**PROBLEM TO WORK ON:** Your task is to print all of the material verbatim.

***

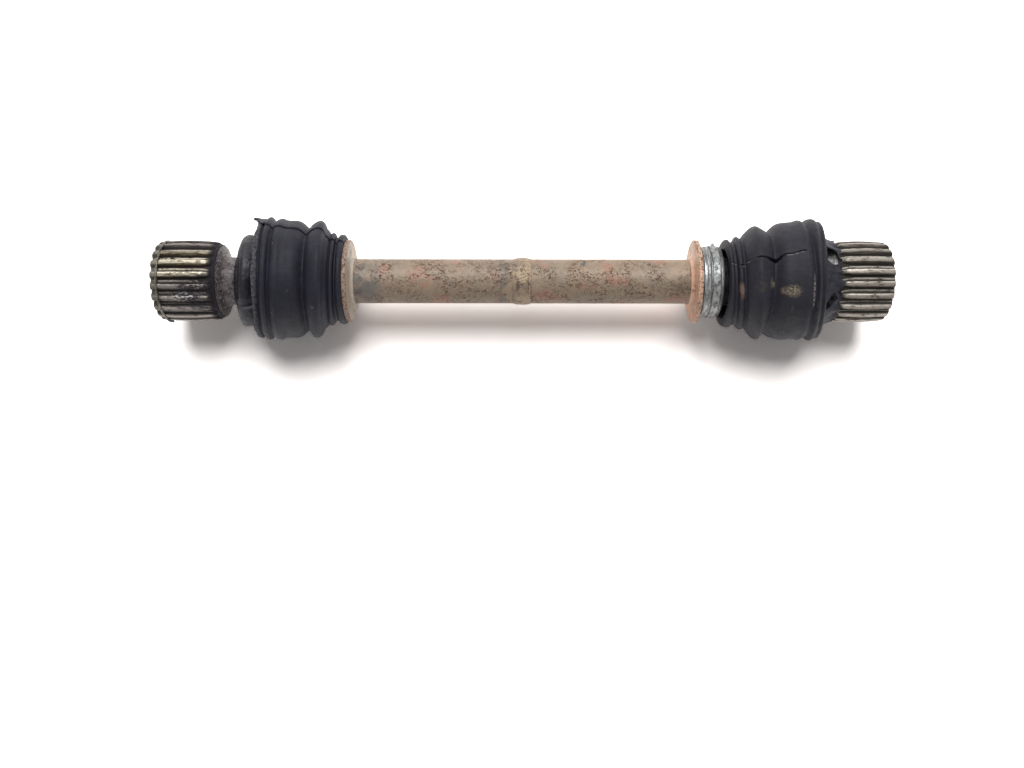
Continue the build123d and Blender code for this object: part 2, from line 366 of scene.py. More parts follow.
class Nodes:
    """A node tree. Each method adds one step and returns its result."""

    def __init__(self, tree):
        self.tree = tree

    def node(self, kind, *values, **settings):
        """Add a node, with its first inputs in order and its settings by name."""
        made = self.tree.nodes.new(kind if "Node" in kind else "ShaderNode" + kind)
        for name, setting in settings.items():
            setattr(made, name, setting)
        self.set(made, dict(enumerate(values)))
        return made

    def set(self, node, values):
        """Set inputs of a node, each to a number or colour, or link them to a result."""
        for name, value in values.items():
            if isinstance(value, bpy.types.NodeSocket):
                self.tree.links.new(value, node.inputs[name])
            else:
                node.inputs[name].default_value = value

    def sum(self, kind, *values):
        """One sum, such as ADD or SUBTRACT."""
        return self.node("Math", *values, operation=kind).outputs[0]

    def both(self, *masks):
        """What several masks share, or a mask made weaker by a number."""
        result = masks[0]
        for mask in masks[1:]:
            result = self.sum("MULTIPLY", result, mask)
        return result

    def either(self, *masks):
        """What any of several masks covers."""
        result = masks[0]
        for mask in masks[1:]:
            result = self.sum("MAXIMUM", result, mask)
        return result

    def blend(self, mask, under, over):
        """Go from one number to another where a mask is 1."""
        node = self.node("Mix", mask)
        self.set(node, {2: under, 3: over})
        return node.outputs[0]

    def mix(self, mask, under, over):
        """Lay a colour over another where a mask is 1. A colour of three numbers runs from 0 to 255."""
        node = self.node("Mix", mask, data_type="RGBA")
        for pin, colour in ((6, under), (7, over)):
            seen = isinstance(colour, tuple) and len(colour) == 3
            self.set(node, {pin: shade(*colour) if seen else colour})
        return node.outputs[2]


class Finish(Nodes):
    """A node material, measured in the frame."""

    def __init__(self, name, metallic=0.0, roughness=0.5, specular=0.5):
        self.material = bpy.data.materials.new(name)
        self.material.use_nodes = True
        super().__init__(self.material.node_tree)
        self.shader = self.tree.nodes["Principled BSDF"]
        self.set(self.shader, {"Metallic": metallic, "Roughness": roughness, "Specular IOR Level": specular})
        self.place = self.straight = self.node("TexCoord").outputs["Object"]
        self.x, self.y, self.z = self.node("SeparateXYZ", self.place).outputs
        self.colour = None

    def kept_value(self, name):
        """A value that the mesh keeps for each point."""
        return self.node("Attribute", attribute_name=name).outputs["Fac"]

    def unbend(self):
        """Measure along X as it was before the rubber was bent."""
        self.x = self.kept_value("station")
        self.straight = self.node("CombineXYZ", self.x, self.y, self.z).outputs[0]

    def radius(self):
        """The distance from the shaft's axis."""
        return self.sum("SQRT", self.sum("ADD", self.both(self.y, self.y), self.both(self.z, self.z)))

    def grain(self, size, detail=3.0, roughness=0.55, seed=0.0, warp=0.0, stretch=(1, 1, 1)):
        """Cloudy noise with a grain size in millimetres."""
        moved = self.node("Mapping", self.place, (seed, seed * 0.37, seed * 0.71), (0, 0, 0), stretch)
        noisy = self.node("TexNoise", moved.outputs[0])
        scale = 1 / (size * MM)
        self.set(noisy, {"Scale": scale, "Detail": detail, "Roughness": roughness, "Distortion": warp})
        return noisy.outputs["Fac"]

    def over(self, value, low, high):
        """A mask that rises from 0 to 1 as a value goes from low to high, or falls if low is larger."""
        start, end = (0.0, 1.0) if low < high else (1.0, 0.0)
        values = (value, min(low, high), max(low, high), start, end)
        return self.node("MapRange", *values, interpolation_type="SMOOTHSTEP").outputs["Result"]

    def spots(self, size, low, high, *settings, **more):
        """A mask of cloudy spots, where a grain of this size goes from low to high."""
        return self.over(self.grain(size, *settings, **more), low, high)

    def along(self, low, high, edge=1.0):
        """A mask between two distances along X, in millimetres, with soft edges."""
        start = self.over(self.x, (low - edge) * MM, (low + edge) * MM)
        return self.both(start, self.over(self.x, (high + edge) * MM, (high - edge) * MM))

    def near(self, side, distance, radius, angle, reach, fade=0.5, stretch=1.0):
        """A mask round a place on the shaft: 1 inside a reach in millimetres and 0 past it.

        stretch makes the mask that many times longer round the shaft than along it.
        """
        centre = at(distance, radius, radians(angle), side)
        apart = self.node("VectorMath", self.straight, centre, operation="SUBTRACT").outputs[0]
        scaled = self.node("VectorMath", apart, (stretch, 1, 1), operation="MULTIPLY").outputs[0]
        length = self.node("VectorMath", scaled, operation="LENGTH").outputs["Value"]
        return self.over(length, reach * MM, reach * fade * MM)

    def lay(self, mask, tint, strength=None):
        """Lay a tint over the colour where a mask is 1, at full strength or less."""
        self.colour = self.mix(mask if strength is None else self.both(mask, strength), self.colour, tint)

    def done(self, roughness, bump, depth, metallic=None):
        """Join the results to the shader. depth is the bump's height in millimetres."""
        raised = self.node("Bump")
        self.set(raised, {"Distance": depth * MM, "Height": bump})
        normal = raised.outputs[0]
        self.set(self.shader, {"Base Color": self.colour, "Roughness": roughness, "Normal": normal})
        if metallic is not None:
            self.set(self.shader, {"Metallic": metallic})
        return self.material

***

**EXPECTED ANSWER:**
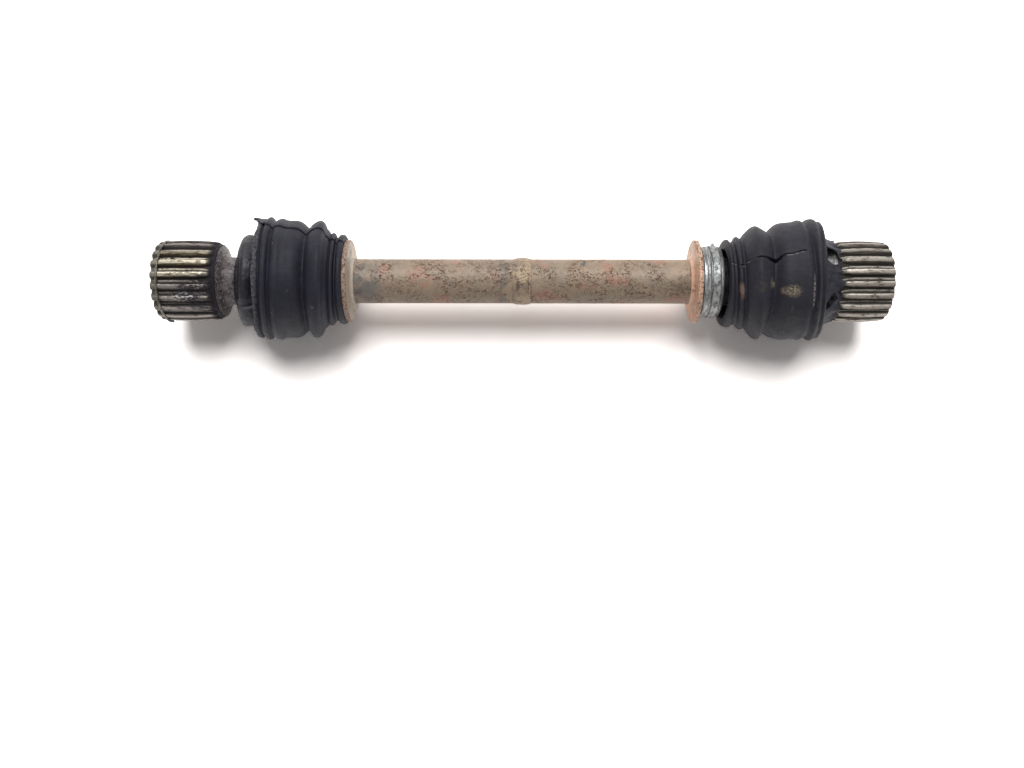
Continue the build123d and Blender code for this object: part 2, from line 366 of scene.py. More parts follow.
class Nodes:
    """A node tree. Each method adds one step and returns its result."""

    def __init__(self, tree):
        self.tree = tree

    def node(self, kind, *values, **settings):
        """Add a node, with its first inputs in order and its settings by name."""
        made = self.tree.nodes.new(kind if "Node" in kind else "ShaderNode" + kind)
        for name, setting in settings.items():
            setattr(made, name, setting)
        self.set(made, dict(enumerate(values)))
        return made

    def set(self, node, values):
        """Set inputs of a node, each to a number or colour, or link them to a result."""
        for name, value in values.items():
            if isinstance(value, bpy.types.NodeSocket):
                self.tree.links.new(value, node.inputs[name])
            else:
                node.inputs[name].default_value = value

    def sum(self, kind, *values):
        """One sum, such as ADD or SUBTRACT."""
        return self.node("Math", *values, operation=kind).outputs[0]

    def both(self, *masks):
        """What several masks share, or a mask made weaker by a number."""
        result = masks[0]
        for mask in masks[1:]:
            result = self.sum("MULTIPLY", result, mask)
        return result

    def either(self, *masks):
        """What any of several masks covers."""
        result = masks[0]
        for mask in masks[1:]:
            result = self.sum("MAXIMUM", result, mask)
        return result

    def blend(self, mask, under, over):
        """Go from one number to another where a mask is 1."""
        node = self.node("Mix", mask)
        self.set(node, {2: under, 3: over})
        return node.outputs[0]

    def mix(self, mask, under, over):
        """Lay a colour over another where a mask is 1. A colour of three numbers runs from 0 to 255."""
        node = self.node("Mix", mask, data_type="RGBA")
        for pin, colour in ((6, under), (7, over)):
            seen = isinstance(colour, tuple) and len(colour) == 3
            self.set(node, {pin: shade(*colour) if seen else colour})
        return node.outputs[2]


class Finish(Nodes):
    """A node material, measured in the frame."""

    def __init__(self, name, metallic=0.0, roughness=0.5, specular=0.5):
        self.material = bpy.data.materials.new(name)
        self.material.use_nodes = True
        super().__init__(self.material.node_tree)
        self.shader = self.tree.nodes["Principled BSDF"]
        self.set(self.shader, {"Metallic": metallic, "Roughness": roughness, "Specular IOR Level": specular})
        self.place = self.straight = self.node("TexCoord").outputs["Object"]
        self.x, self.y, self.z = self.node("SeparateXYZ", self.place).outputs
        self.colour = None

    def kept_value(self, name):
        """A value that the mesh keeps for each point."""
        return self.node("Attribute", attribute_name=name).outputs["Fac"]

    def unbend(self):
        """Measure along X as it was before the rubber was bent."""
        self.x = self.kept_value("station")
        self.straight = self.node("CombineXYZ", self.x, self.y, self.z).outputs[0]

    def radius(self):
        """The distance from the shaft's axis."""
        return self.sum("SQRT", self.sum("ADD", self.both(self.y, self.y), self.both(self.z, self.z)))

    def grain(self, size, detail=3.0, roughness=0.55, seed=0.0, warp=0.0, stretch=(1, 1, 1)):
        """Cloudy noise with a grain size in millimetres."""
        moved = self.node("Mapping", self.place, (seed, seed * 0.37, seed * 0.71), (0, 0, 0), stretch)
        noisy = self.node("TexNoise", moved.outputs[0])
        scale = 1 / (size * MM)
        self.set(noisy, {"Scale": scale, "Detail": detail, "Roughness": roughness, "Distortion": warp})
        return noisy.outputs["Fac"]

    def over(self, value, low, high):
        """A mask that rises from 0 to 1 as a value goes from low to high, or falls if low is larger."""
        start, end = (0.0, 1.0) if low < high else (1.0, 0.0)
        values = (value, min(low, high), max(low, high), start, end)
        return self.node("MapRange", *values, interpolation_type="SMOOTHSTEP").outputs["Result"]

    def spots(self, size, low, high, *settings, **more):
        """A mask of cloudy spots, where a grain of this size goes from low to high."""
        return self.over(self.grain(size, *settings, **more), low, high)

    def along(self, low, high, edge=1.0):
        """A mask between two distances along X, in millimetres, with soft edges."""
        start = self.over(self.x, (low - edge) * MM, (low + edge) * MM)
        return self.both(start, self.over(self.x, (high + edge) * MM, (high - edge) * MM))

    def near(self, side, distance, radius, angle, reach, fade=0.5, stretch=1.0):
        """A mask round a place on the shaft: 1 inside a reach in millimetres and 0 past it.

        stretch makes the mask that many times longer round the shaft than along it.
        """
        centre = at(distance, radius, radians(angle), side)
        apart = self.node("VectorMath", self.straight, centre, operation="SUBTRACT").outputs[0]
        scaled = self.node("VectorMath", apart, (stretch, 1, 1), operation="MULTIPLY").outputs[0]
        length = self.node("VectorMath", scaled, operation="LENGTH").outputs["Value"]
        return self.over(length, reach * MM, reach * fade * MM)

    def lay(self, mask, tint, strength=None):
        """Lay a tint over the colour where a mask is 1, at full strength or less."""
        self.colour = self.mix(mask if strength is None else self.both(mask, strength), self.colour, tint)

    def done(self, roughness, bump, depth, metallic=None):
        """Join the results to the shader. depth is the bump's height in millimetres."""
        raised = self.node("Bump")
        self.set(raised, {"Distance": depth * MM, "Height": bump})
        normal = raised.outputs[0]
        self.set(self.shader, {"Base Color": self.colour, "Roughness": roughness, "Normal": normal})
        if metallic is not None:
            self.set(self.shader, {"Metallic": metallic})
        return self.material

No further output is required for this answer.